Personal information
- Full name: Clarence Joseph O'Connor
- Date of birth: 13 October 1909
- Place of birth: Hesket, Victoria
- Date of death: 21 April 1969 (aged 59)
- Place of death: Parkville, Victoria
- Original team(s): Hesket, Woodend
- Height: 186 cm (6 ft 1 in)
- Weight: 92 kg (203 lb)
- Position(s): Ruck

Playing career^{1}
- Years: Club / Games (Goals)
- 1939: South Melbourne / 5 (1)
- ^{1} Playing statistics correct to the end of 1939.

= Clarrie O'Connor =

Australian rules footballer

Clarence Joseph O'Connor (13 October 1909 – 21 April 1969) was an Australian rules footballer who played with South Melbourne in the Victorian Football League (VFL).

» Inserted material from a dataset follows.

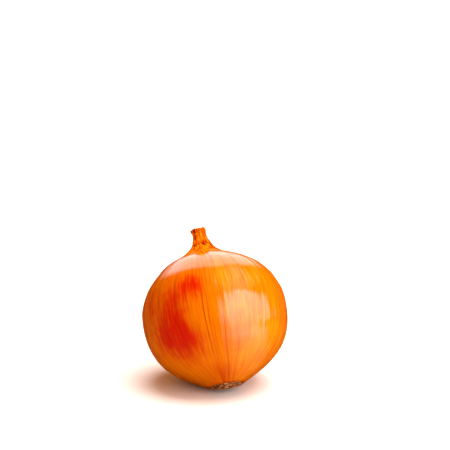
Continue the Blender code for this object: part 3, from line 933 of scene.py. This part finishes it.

O'Connor won the 1936 Riddell District Football League's best & fairest award, the Harry O White Medal, playing for Hesket Football Club.

Hesket FC folded prior to the 1937 Riddell District Football League season and O'Connor played for Woodend in 1937 and 1938, including their 1937 premiership side.

After debuting for South Melbourne in round three, 1939 and playing five consecutive matches, O'Connor returned to Woodend Football Club.